In the first two waves of the pandemic, 80 per cent of deaths due to COVID-19 in Canada were from people living are working in long-term care facilities, giving Canada the worst record of any country in the world, Dr. Clark said.
One of the lead authors Dr. Sharon Straus, a physician researcher and chief of medicine at St. Michael’s Hospital at Unity Health Toronto, said in comparison to other health care workers, long-term care home staff who contracted COVID-19 were more likely to live in lower income neighbourhoods with higher density and more likely to live with other essential service workers.
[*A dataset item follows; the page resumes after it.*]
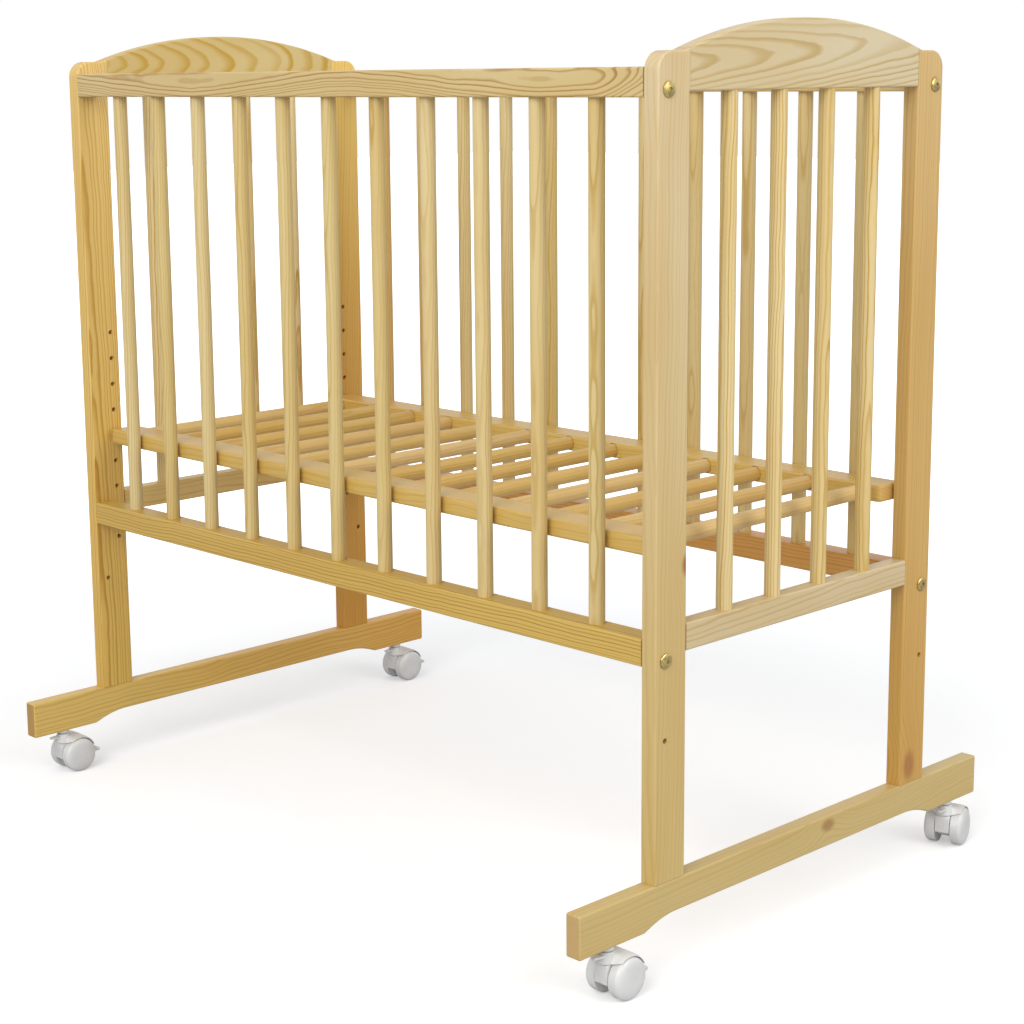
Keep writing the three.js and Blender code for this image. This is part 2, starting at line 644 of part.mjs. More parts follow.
// The middle web between the wheels: upright front, hood line over the top, round underside
function castorWebOutline() {
  const radians = THREE.MathUtils.degToRad;
  const front = WHEEL_TRAIL - WHEEL_RADIUS;
  const [underY, underZ] = hoodPoint(WEB_UNDERSIDE_RADIUS, WEB_UNDERSIDE_START);
  const outline = new THREE.Shape();
  outline.moveTo(front, underZ);
  outline.lineTo(underY, underZ);
  outline.absarc(
    WHEEL_TRAIL, WHEEL_RADIUS, WEB_UNDERSIDE_RADIUS, radians(WEB_UNDERSIDE_START), radians(WEB_UNDERSIDE_END), false,
  );
  outline.lineTo(...hoodPoint(HOOD_INNER, HOOD_REAR_ANGLE));
  outline.lineTo(...hoodPoint(HOOD_OUTER - WEB_INSET, HOOD_REAR_ANGLE));
  outline.absarc(
    WHEEL_TRAIL, WHEEL_RADIUS, HOOD_OUTER - WEB_INSET, radians(HOOD_REAR_ANGLE), radians(HOOD_FRONT_ANGLE), false,
  );
  const [, noseZ] = hoodPoint(HOOD_INNER, HOOD_FRONT_ANGLE);
  outline.quadraticCurveTo(front, noseZ, front, noseZ - HOOD_WALL);
  return outline;
}

// The hood: a curved wall over both wheels, from the front of the castor round to its back
function hoodOutline() {
  const radians = THREE.MathUtils.degToRad;
  const rear = radians(HOOD_REAR_ANGLE);
  const front = radians(HOOD_FRONT_ANGLE);
  const outline = new THREE.Shape();
  outline.moveTo(...hoodPoint(HOOD_OUTER, HOOD_REAR_ANGLE));
  outline.absarc(WHEEL_TRAIL, WHEEL_RADIUS, HOOD_OUTER, rear, front, false);
  outline.lineTo(...hoodPoint(HOOD_INNER, HOOD_FRONT_ANGLE));
  outline.absarc(WHEEL_TRAIL, WHEEL_RADIUS, HOOD_INNER, front, rear, true);
  return outline;
}

// A thin tapered tongue that stands forward from the neck, close under the foot
function castorTongue() {
  const half = TONGUE_WIDTH / 2;
  const tip = TONGUE_TIP_RADIUS;
  const outline = new THREE.Shape();
  outline.moveTo(half, 0);
  outline.lineTo(-half, 0);
  outline.lineTo(-tip, tip - TONGUE_REACH);
  outline.absarc(0, tip - TONGUE_REACH, tip, Math.PI, 2 * Math.PI, false);
  const geometry = new THREE.ExtrudeGeometry(outline, {
    depth: TONGUE_HEIGHT,
    bevelEnabled: false,
    curveSegments: CURVE_STEPS,
  });
  geometry.translate(0, 0, NECK_TOP - TONGUE_DROP - TONGUE_HEIGHT);
  return toSolid(geometry);
}

function castorHousingSolid() {
  const web = CASTOR_WEB / 2;
  const arm = PEDAL_ARM_WIDTH / 2 + FIT;
  const slotFront = PEDAL_PIVOT_Y - PEDAL_PIVOT_RADIUS - RUNNING_GAP;
  const slotBack = WHEEL_TRAIL + HOOD_INNER - HOOD_WALL / 2;
  const slotTop = PEDAL_PIVOT_Z + PEDAL_PIVOT_RADIUS + RUNNING_GAP;
  const boreEnd = NECK_TOP - STEM_IN_BODY - FIT;
  const housing = joined(lengthAlongX(castorWebOutline(), -web, web, HOOD_STEPS), [
    plate(hoodOutline(), 2 * HOOD_HALF, HOOD_EDGE, 1, HOOD_STEPS),
    roundAlongZ(CASTOR_WEB, 0, 0, WHEEL_RADIUS, NECK_TOP, NECK_SIDES),
    castorTongue(),
  ]);
  return cutBy(housing, [
    roundAlongZ(STEM_DIAMETER + 2 * FIT, 0, 0, boreEnd, NECK_TOP + ROOT, NECK_SIDES),
    roundAlongX(AXLE_DIAMETER + 2 * FIT, -web - ROOT, web + ROOT, WHEEL_TRAIL, WHEEL_RADIUS, PIN_SIDES),
    roundAlongX(PEDAL_PIN_DIAMETER + 2 * FIT, -web - ROOT, web + ROOT, PEDAL_PIVOT_Y, PEDAL_PIVOT_Z, PIN_SIDES),
    block(-arm, arm, slotFront, slotBack, 0, slotTop),
  ]);
}

// The brake pedal: an arm on two short pins inside the web, and a wide tread behind the wheels
function brakePedalSolid() {
  const rootY = WHEEL_TRAIL + WHEEL_RADIUS + PEDAL_CLEAR;
  const tipY = rootY + PEDAL_REACH;
  const pinEnd = CASTOR_WEB / 2 - FIT;
  const arm = new THREE.Shape();
  arm.absarc(PEDAL_PIVOT_Y, PEDAL_PIVOT_Z, PEDAL_PIVOT_RADIUS, Math.PI / 3, 1.5 * Math.PI, false);
  arm.lineTo(rootY + ROOT, PEDAL_TOP - PEDAL_ROOT_HEIGHT);
  arm.lineTo(rootY + ROOT, PEDAL_TOP);
  arm.lineTo(rootY - PEDAL_REACH / 2, PEDAL_TOP);
  const tread = new THREE.Shape();
  tread.moveTo(rootY, PEDAL_TOP - PEDAL_ROOT_HEIGHT);
  tread.lineTo(tipY, PEDAL_TIP_Z - PEDAL_TIP_RADIUS);
  tread.absarc(tipY, PEDAL_TIP_Z, PEDAL_TIP_RADIUS, -Math.PI / 2, Math.PI / 2, false);
  tread.lineTo(rootY + PEDAL_TIP_RADIUS, PEDAL_TOP);
  tread.lineTo(rootY, PEDAL_TOP);
  const half = PEDAL_ARM_WIDTH / 2;
  return joined(lengthAlongX(arm, -half, half, 2), [
    plate(tread, PEDAL_WIDTH, HOOD_EDGE, 1, 2),
    roundAlongX(PEDAL_PIN_DIAMETER, -pinEnd, pinEnd, PEDAL_PIVOT_Y, PEDAL_PIVOT_Z, PIN_SIDES),
  ]);
}

// A wheel along X: its inner face on X = 0 with a blind bore, a flat tread and a domed outer disc
function wheelGeometry() {
  const rim = WHEEL_WIDTH - WHEEL_DOME;
  const dome = Array.from({ length: DOME_STEPS + 1 }, (_, i) => {
    const angle = (i / DOME_STEPS) * (Math.PI / 2);
    const radius = i === DOME_STEPS ? 0 : (WHEEL_RADIUS - TREAD_EDGE) * Math.cos(angle);
    return new THREE.Vector2(radius, rim + WHEEL_DOME * Math.sin(angle));
  });
  const profile = [
    new THREE.Vector2(0, 0),
    new THREE.Vector2(WHEEL_RADIUS, 0),
    new THREE.Vector2(WHEEL_RADIUS, rim - TREAD_EDGE),
    ...dome,
  ];
  const turned = new THREE.LatheGeometry(profile, WHEEL_SIDES);
  turned.rotateZ(-Math.PI / 2);
  const bore = roundAlongX(AXLE_DIAMETER + 2 * FIT, -ROOT, WHEEL_BORE_DEPTH, 0, 0, NECK_SIDES);
  return toGeometry(toSolid(turned).subtract(bore));
}

function stemGeometry() {
  const pin = STEM_DIAMETER / 2;
  const flange = STEM_FLANGE_DIAMETER / 2;
  const profile = [
    new THREE.Vector2(0, NECK_TOP - STEM_IN_BODY),
    new THREE.Vector2(pin, NECK_TOP - STEM_IN_BODY),
    new THREE.Vector2(pin, CASTOR_HEIGHT - STEM_FLANGE),
    new THREE.Vector2(flange, CASTOR_HEIGHT - STEM_FLANGE),
    new THREE.Vector2(flange, CASTOR_HEIGHT),
    new THREE.Vector2(pin, CASTOR_HEIGHT),
    new THREE.Vector2(pin, CASTOR_HEIGHT + STEM_IN_FOOT),
    new THREE.Vector2(0, CASTOR_HEIGHT + STEM_IN_FOOT),
  ];
  const turned = new THREE.LatheGeometry(profile, ROUND_SIDES);
  turned.rotateX(Math.PI / 2);
  return toGeometry(toSolid(turned));
}

function axleGeometry() {
  const half = CASTOR_WEB / 2 + RUNNING_GAP + WHEEL_BORE_DEPTH - FIT;
  return toGeometry(roundAlongX(AXLE_DIAMETER, -half, half, WHEEL_TRAIL, WHEEL_RADIUS, PIN_SIDES));
}

const shapes = {
  post: toGeometry(postSolid()),
  arch: toGeometry(archSolid()),
  endLowRail: toGeometry(endLowRailSolid()),
  foot: toGeometry(footSolid()),
  sideTopRail: toGeometry(sideTopRailSolid()),
  sideLowRail: toGeometry(sideLowRailSolid()),
  bolt: boltGeometry(),
  nut: nutGeometry(),
  peg: pegGeometry(),
  wheel: wheelGeometry(),
  stem: stemGeometry(),
  axle: axleGeometry(),
  housing: toGeometry(castorHousingSolid()),
  pedal: toGeometry(brakePedalSolid()),
};

// One end frame with its bolts, nuts and pegs. Its own +X faces out, so +Y is the back on the right
// and the front on the left.
function endFrame(end) {
  const group = new THREE.Group();
  const right = end === 'right';
  group.position.x = right ? FRAME_X : -FRAME_X;
  group.rotation.z = right ? 0 : Math.PI;
  group.add(named(`arch_rail_${end}`, shapes.arch, pine()));
  group.add(named(`low_rail_and_bars_${end}`, shapes.endLowRail, pine()));
  group.add(named(`foot_${end}`, shapes.foot, pine()));
  for (const ySide of [1, -1]) {
    const corner = `${(ySide > 0) === right ? 'back' : 'front'}_${end}`;
    const post = ySide > 0 ? shapes.post : mirroredInY(shapes.post);
    group.add(named(`post_${corner}`, post, pine()));
    const peg = named(`base_peg_${corner}`, shapes.peg, steel());
    peg.position.set(-STOCK / 2, ySide * PEG_Y, BASE_Z);
    group.add(peg);
    for (const [level, base] of [['top', TOP_RAIL_BASE], ['low', SIDE_LOW_BASE]]) {
      const bolt = named(`bolt_${level}_${corner}`, shapes.bolt, brass());
      bolt.position.set(STOCK / 2, ySide * RAIL_Y, base + BOLT_RISE);
      const nut = named(`barrel_nut_${level}_${corner}`, shapes.nut, steel());
      nut.position.set(NUT_X - FRAME_X, ySide * RAIL_Y, base + NUT_SINK);
      group.add(bolt, nut);
    }
  }
  return group;
}

// One long side: a top rail, and a low rail that carries the bars
function longSide(side) {
  const group = new THREE.Group();
  group.rotation.z = side === 'back' ? 0 : Math.PI;
  group.add(named(`top_rail_${side}`, shapes.sideTopRail, pine()));
  group.add(named(`low_rail_and_bars_${side}`, shapes.sideLowRail, pine()));
  return group;
}

function castor(corner, x, y, swivel) {
  const group = new THREE.Group();
  group.position.set(x, y, 0);
  group.rotation.z = THREE.MathUtils.degToRad(swivel);
  group.add(named(`castor_${corner}_stem`, shapes.stem, whitePlastic()));
  group.add(named(`castor_${corner}_housing`, shapes.housing, whitePlastic()));
  group.add(named(`castor_${corner}_axle`, shapes.axle, steel()));
  group.add(named(`castor_${corner}_brake_pedal`, shapes.pedal, whitePlastic()));
  for (const [hand, turn] of [['right', 0], ['left', Math.PI]]) {
    const wheel = named(`castor_${corner}_wheel_${hand}`, shapes.wheel, whitePlastic());
    const inner = CASTOR_WEB / 2 + RUNNING_GAP;
    wheel.position.set(turn ? -inner : inner, WHEEL_TRAIL, WHEEL_RADIUS);
    wheel.rotation.z = turn;
    group.add(wheel);
  }
  return group;
}

const crib = new THREE.Group();
crib.add(endFrame('left'), endFrame('right'), longSide('front'), longSide('back'));
crib.add(named('base_board_and_dowels_front', toGeometry(baseFrontSolid()), pine()));
crib.add(named('base_board_back', toGeometry(baseBackSolid()), pine()));
crib.add(castor('front_left', -FRAME_X, -CASTOR_Y, 0));
crib.add(castor('front_right', FRAME_X, -CASTOR_Y, 0));
crib.add(castor('back_left', -FRAME_X, CASTOR_Y, 0));
crib.add(castor('back_right', FRAME_X, CASTOR_Y, BACK_RIGHT_SWIVEL));

export default crib;
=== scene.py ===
# Dresses the bedside crib: finer wood, brass and plastic pieces over the CAD nodes, with a pale floor,
# soft lights and the camera. Sizes are millimetres until a mesh is finished, then metres.

import math
import random

import bmesh
import bpy
from mathutils import Matrix, Vector

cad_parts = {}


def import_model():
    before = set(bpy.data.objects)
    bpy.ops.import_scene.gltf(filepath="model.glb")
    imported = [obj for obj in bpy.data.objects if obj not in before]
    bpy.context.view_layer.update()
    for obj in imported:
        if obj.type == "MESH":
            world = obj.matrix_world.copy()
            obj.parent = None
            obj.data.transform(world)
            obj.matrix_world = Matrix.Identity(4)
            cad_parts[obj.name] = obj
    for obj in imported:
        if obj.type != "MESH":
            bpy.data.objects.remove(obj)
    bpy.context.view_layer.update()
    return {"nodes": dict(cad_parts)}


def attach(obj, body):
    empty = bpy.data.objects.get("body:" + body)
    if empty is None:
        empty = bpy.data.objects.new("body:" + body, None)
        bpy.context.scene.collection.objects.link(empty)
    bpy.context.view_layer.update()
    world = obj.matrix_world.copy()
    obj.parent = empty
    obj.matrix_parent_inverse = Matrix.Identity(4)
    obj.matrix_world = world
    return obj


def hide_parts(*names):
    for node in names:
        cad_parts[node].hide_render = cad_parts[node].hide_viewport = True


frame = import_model()

MM = 0.001

# Sizes of the frame, as in the CAD
OUTER_X = 470
OUTER_Y = 218
STOCK = 18
FACE = STOCK / 2
FRAME_X = OUTER_X - FACE
INNER_X = OUTER_X - STOCK
POST_WIDTH = 43
JOINT_Y = OUTER_Y - POST_WIDTH
CASTOR_HEIGHT = 53
FOOT_TOP = 96
FOOT_HALF = 320
POST_TOP = 869
EDGE = 2
EDGE_STEPS = 6
BASE_EDGE = 3
SEAM = 0.3

# A cutter reaches past the face that it opens, and an outline past the plane that it is sliced on
PAST_FACE = 1
OVERLONG = 12

# Arched top
POST_CORNER = 18
ARCH_RISE = 30.5
ARCH_FILLET = 15
ARCH_FOOT_INSET = 33.2
ARCH_FOOT_Y = OUTER_Y - ARCH_FOOT_INSET
ARCH_RADIUS = (ARCH_FOOT_Y**2 + ARCH_RISE**2) / (2 * ARCH_RISE) - ARCH_FILLET
ARCH_CENTRE_Z = POST_TOP + ARCH_RISE - ARCH_RADIUS
ARCH_DROP = 36
ARCH_UNDERSIDE = POST_TOP - ARCH_DROP

# Feet
WAIST_RISE = 10
WAIST_Z = CASTOR_HEIGHT + WAIST_RISE
WAIST_INSET = 33
WAIST_END = OUTER_Y - WAIST_INSET
OGEE_RUN = 47
OGEE_LIP = 4
OGEE_HOLLOW = 27
FOOT_CORNER = 2.2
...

Dr. Straus said public-health entities and provinces that had more ready access to this type of data during the pandemic were better able to tailor their responses and create better solutions over time, such as pop-up vaccine clinics in lower income areas.
Canadian physician and medical researcher Dr. David Naylor said the problem wasn’t a lack of research during the pandemic, but putting existing information into action.
“Epidemics and pandemics have predictably hit some populations much harder than others. Some public health units were better at targeting their measures than others, but we just didn’t get that right consistently enough during COVID-19,” Dr. Naylor wrote in an e-mail to The Globe and Mail.
Dr. Naylor did agree that public-health leaders and practitioners need to identify and connect with high-risk populations and determine “what unique steps can be done to protect them when the next infectious threat arrives.”
Dr. Clark said the series concludes that Canada was not prepared for the COVID-19 pandemic, even after reviews into previous health emergency responses, such as the Naylor Report into the 2003 SARS outbreak lead by Dr. Naylor.
“20 years on, this new series is raising some of the same concerns: that we don’t have strong enough public health and health care systems, that we weren’t prepared for this pandemic, that vulnerable people are impacted the most,” Dr. Clark said.
Dr. Naylor said this series has shown a spotlight some of the key areas that need to be carefully examined to ensure Canada is better prepared for the next pandemic. “With any luck, they will help catalyze proper reviews by both federal and provincial authorities,” he said.
An independent inquiry into Canada’s COVID-19 response is an opportunity, Dr. Straus said, for Canada to reflect, learn and prepare for the next public-health emergency, while also ensuring accountability to recommendations that are made.
The structure and mandate of how an inquiry takes shape is what is most important, Dr. Naylor said, and making sure independent panels look at federal responses separately from each provincial response.